Another reason for the expected gain in speed is that a double-rail datapath requires complex gates with stacks of nMOS and PMOS transistors that are typically higher than required for the equivalent single-rail function. The average fanout in a double-rail datapath is, on average, also higher. The safety margin that has to be incorporated in matching delays partly cancels against the return-tozero delay in the double-rail datapath.
Testing In a double-rail datapath, a stuck-at output fault on a wire that represents a bit leads to deadlock when that bit has to be communicated, either because it does not make an up-going transition, or because it does not return to zero. This property makes stuck-at output faults in the datapath observable.
In single-rail datapaths, stuck-at faults on data wires will not always give rise to deadlock, making testing more complex. However, observability can be enhanced with scan-testing techniques [ 101.
Comparison with two-phase bundled data
Our single-rail handshake circuits are based on a fourphase bundled-data protocol. Many implementations of bundled data circuits, however, use a two-phase signaling protocol [S, 8, 131 . The use of such a two-phase protocol at first sight leads to faster and more power-efficient circuits, since only half of the control transitions are required. However, it also leads to some complications, most notably in latch and multiplexer control circuits. Two-phase latch control requires Toggles and Merges (xors) to convert from the two-phase protocol to the levelsensitive enable signals. The Toggle is not a common CMOS gate, and its implementation is complex [8] . An important consequence of the use of Toggles and Merges is that they are in the critical path of the control, which leads to poor cycle times, and hence restricts the maximum attainable speed in a micropipeline. The use of capture-pass latches [13] would allow for a simpler latchcontrol circuit, but then the latches are slow and require more transistors. Recent insights seem to lead to the conclusion that a four-phase latch-control circuit is more areaefficient and leads to significant faster circuits [4] . Two-phase multiplexer control could be based on a two-phase call component, the implementation of which is quite complex and requires conversion from two-phase to four-phase signals for the control of the level-sensitive multiplexer switches.
In conclusion, two-phase handshaking does not seem to be a viable alternative for handshake circuits.
Conclusion
The goal set for the work described in this paper was to improve the area-efficiency of handshake circuit implementations, without affecting the translation of Tangram to handshake circuits, and with a generic standard-cell library as target technology.

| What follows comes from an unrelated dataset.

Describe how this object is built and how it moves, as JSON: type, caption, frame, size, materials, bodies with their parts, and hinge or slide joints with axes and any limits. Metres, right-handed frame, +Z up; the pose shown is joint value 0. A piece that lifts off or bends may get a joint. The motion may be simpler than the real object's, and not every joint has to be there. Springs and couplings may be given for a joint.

With the choice of single-rail handshake circuits, a generic cell library seems to offer all cells that are required for efficient implementations. In the control and in part of the request/acknowledge signaling, C-elements are required. Many sorts of C-elements can, however, readily be implemented using and-or-invert types of complex gates. The implementation of the single-rail datapath is straightforward, since the cells required are all available in the library.

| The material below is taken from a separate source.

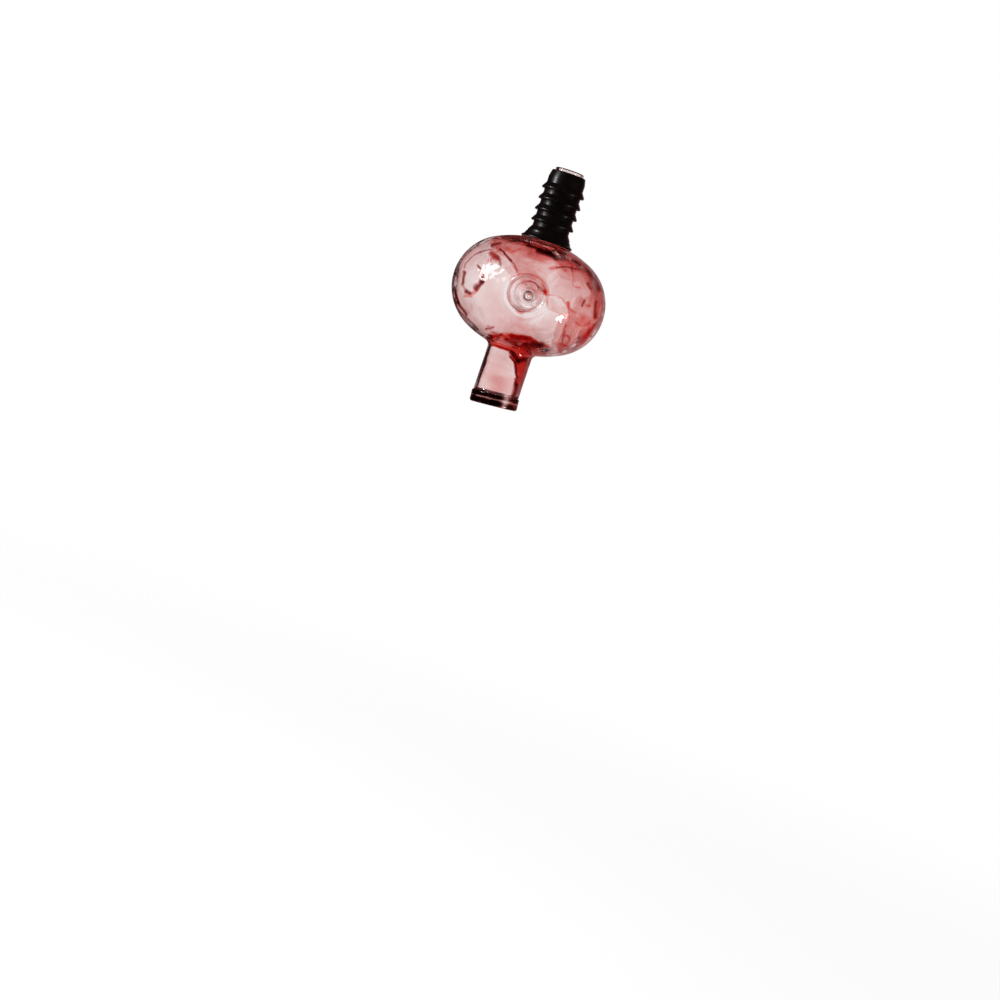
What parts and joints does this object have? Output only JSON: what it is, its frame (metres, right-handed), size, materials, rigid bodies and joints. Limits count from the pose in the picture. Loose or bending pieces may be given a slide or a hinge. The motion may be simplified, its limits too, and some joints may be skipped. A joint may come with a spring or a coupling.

The combination of a four-phase handshake protocol and single-rail (data bundling) leads to surprisingly many choices for data-valid schemes, with trade-offs that have a big impact on the area, speed, and power-efficiency of the resulting circuits. An important consequence of the data-valid scheme chosen in this paper (reduced broad) is that all four phases of a four-phase handshake protocol can be productive without compromising performance.
Future area reductions of handshake circuits may be expected from paying more attention to control and relaxing the bundle constraints in the datapath, possibly at the price of more verification effort.